You can't necessarily prepare for it, but you can be aware that sometimes.. it just happens. 

There will be so many "what-if" moments. They will come late at night, brushing your teeth or laying in bed. They will come when you're vacationing with the rest of your family. They will come when you're trying to decide what color dress to wear to sorority formal sophomore year, and all you can think about is "what if they were here? would they help me choose? would they say this shade of blue brings out my skin tone but this dark green washes me out?"  and there will be a lot of really, really awkward moments. You just have to learn to deal with the wondering questions and the times when everyone talks about how much they love having their mom come up for lunch.. and you smile and just keep smiling because while it's not easy, you figure it out

Also, holidays and life celebrations are bittersweet. Especially that first year. When I said how you don't really know when to expect the random grief moments, you can expect to have some version of a hard time on Christmas. And your birthday, and their birthday. And other holidays.
The thing is that the degree of a "hard time" varies with every different person.. and it varies depending on the holiday and the year. It's totally possible to be happy and joyful with the rest of your family and still have a little part of your heart sad they aren't there. Same goes for graduation, and getting married, and having children and all those other "big life moments" when you just want them there SO, so bad but you also are living in the present and celebrating what life is now and it's taken me a long time to figure out that's okay.

I've been learning that sometimes the sweetest thing you can do for someone else who is mourning a loved one is to sit with them in their grief. To let them cry and be sad.
We see Jesus doing this, with his friends Mary and Martha over the loss of their brother. 

"When Jesus saw her weeping, and the Jews who had come with her also weeping, he was deeply moved in his sprint and greatly troubled. And He said, where have you laid him? They said to him, "Lord come and see." Jesus wept. So the Jews said, "See how He loved him!"  -John 11:33-35

Also, people will tell you ALL kinds of things, because they don't know how to handle grief and sadness. Sometimes you just have to take them with a grain of salt, that they don't get it.


There's an old testament example of Job, whose friends sat with him for several days in silence when he was grieving and going through incredibly difficult trials. What a testament to many of us that his wise friends, who for sure could've said several things, gave him their companionship instead of empty words. 

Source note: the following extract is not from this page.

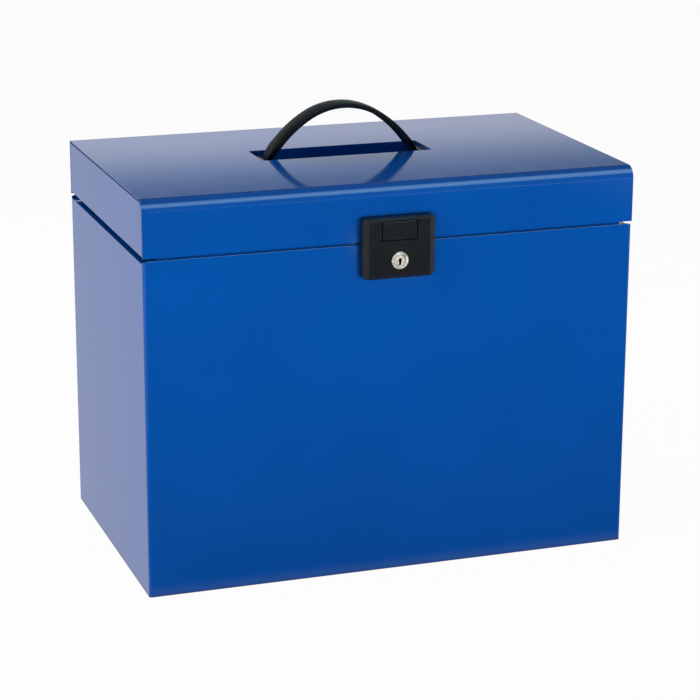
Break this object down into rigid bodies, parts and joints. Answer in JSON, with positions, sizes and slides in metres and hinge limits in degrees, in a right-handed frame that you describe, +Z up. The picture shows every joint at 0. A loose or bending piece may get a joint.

"Now when Job's three friends heard of all this evil that had come upon him, they came each from his own place.. They made an appointment together to come to show him sympathy and comfort him. And when they saw him from a distance they did not recognize him. And they raised their voices and wept, and they tore their robes and sprinkled dust on the their heads toward heaven. And they sat with him on the ground seven days and seven nights, and no one spoke a word to him, for they saw that his suffering was very great." -Job 2:11-13

There's no joke that it's hard. But here are a few other things I would tell myself.

No one mentions how your heart will soar when someone says how much alike you are to the person who passed away. When two years down the road, someone stops you in church or the grocery store, and they tell you how your sweet spirit is so reminiscent of the person you miss.. or even when you realize that your grownup handwriting mimics theirs a little bit, and you get that feeling of having a little bit of them with you.

No one will tell you that those handwritten recipes or the little notes on the pad in a kitchen drawer that they wrote on, how special those things become.  They become little, sweet treasures and reminders of the person you love. 

it won't be well with your soul all the time. 
Your soul will be hurting, you will be sad, you will be confused as to when to be happy and when to be sad. You will wonder when it's acceptable talk about them and when it's not. You will be conflicted and unsure. How do you balance missing them but also living your life and still praising the Lord for all He has done in the midst of sadness and grief?

I have not the slightest clue what the right answer is.
But I will tell you this. And this IS what you need to hear.

Cling to the Father. Run, sprint, hurry to His outstretched arms. 

He understands your sorrows when others don't. He has felt the pain of separation. He knows. Oh, how he knows. And He will love you and sustain you and give you the strength when you don't know if you can keep going.

It is through Jesus that we have the hope that this world is not the end. 

It is through HIM and HIM ALONE that we can have faith that for those that believe in Him, we will see those who we lost again.
All is not lost. All is not gone. 

Death cannot win, because Jesus has already won. There is nothing, NOTHING, that can separate us from the love of God through Christ Jesus, if we choose to accept Him, to trust Him, to believe in Him.

"He who did not spare His own Son, but gave him up for us all, how will he not also with him graciously give us all things? Who shall bring any charge against God's elect? It is God who justifies. Who is to condemn? Christ Jesus is the one who died- more than that, who was raised- who is at the right hand of God, who need is interceding for us. Who shall separate us from the love of Christ? Shall tribulation, or distress, or persecution, or famine, or nakedness, or danger, or sword? As it is written, For your sake we are begin killed all the day long ,we are regarded as sheep to be slaughtered. No, in all these things we are more than conquerors through him who loved us.  For I am sure that neither death nor life, nor angels nor rulers, nor things present nor things to come, nor power, nor height nor depth, nor anything else in all creation will be able to separate us from the love of God in Christ Jesus our Lord." -Romans 8:31-39

There will be those that won't want to hear about your loved one. There will be those that make it uncomfortable and awkward. It's really okay. Hopefully you have better friends than that.
But, don't let the person you loved be forgotten. It's okay to talk about them. It's okay to share stories and life lessons they taught you. It isn't easy at first. It's hard to bring up their name, and memories are raw. But as you share them, as you tell about who they were and what they did, it brings comfort. It continues on their legacy of who they were. 

There are so many of us who have lost those that we love.
We don't talk about it enough. We don't share it enough. But we are there. 
I want to be able to sit with you in your grief, like those dear friends of mine that have walked me through that dark piece of life. I want to cry tears of hope and joy and goodness of the Lord's promises with you. 
I want you to know that you are supported. 
You are loved. You are not forgotten.
And neither are those that you love and those that you've lost.

If you've gotten to the bottom of this, thanks for reading. All praise and glory to the Father.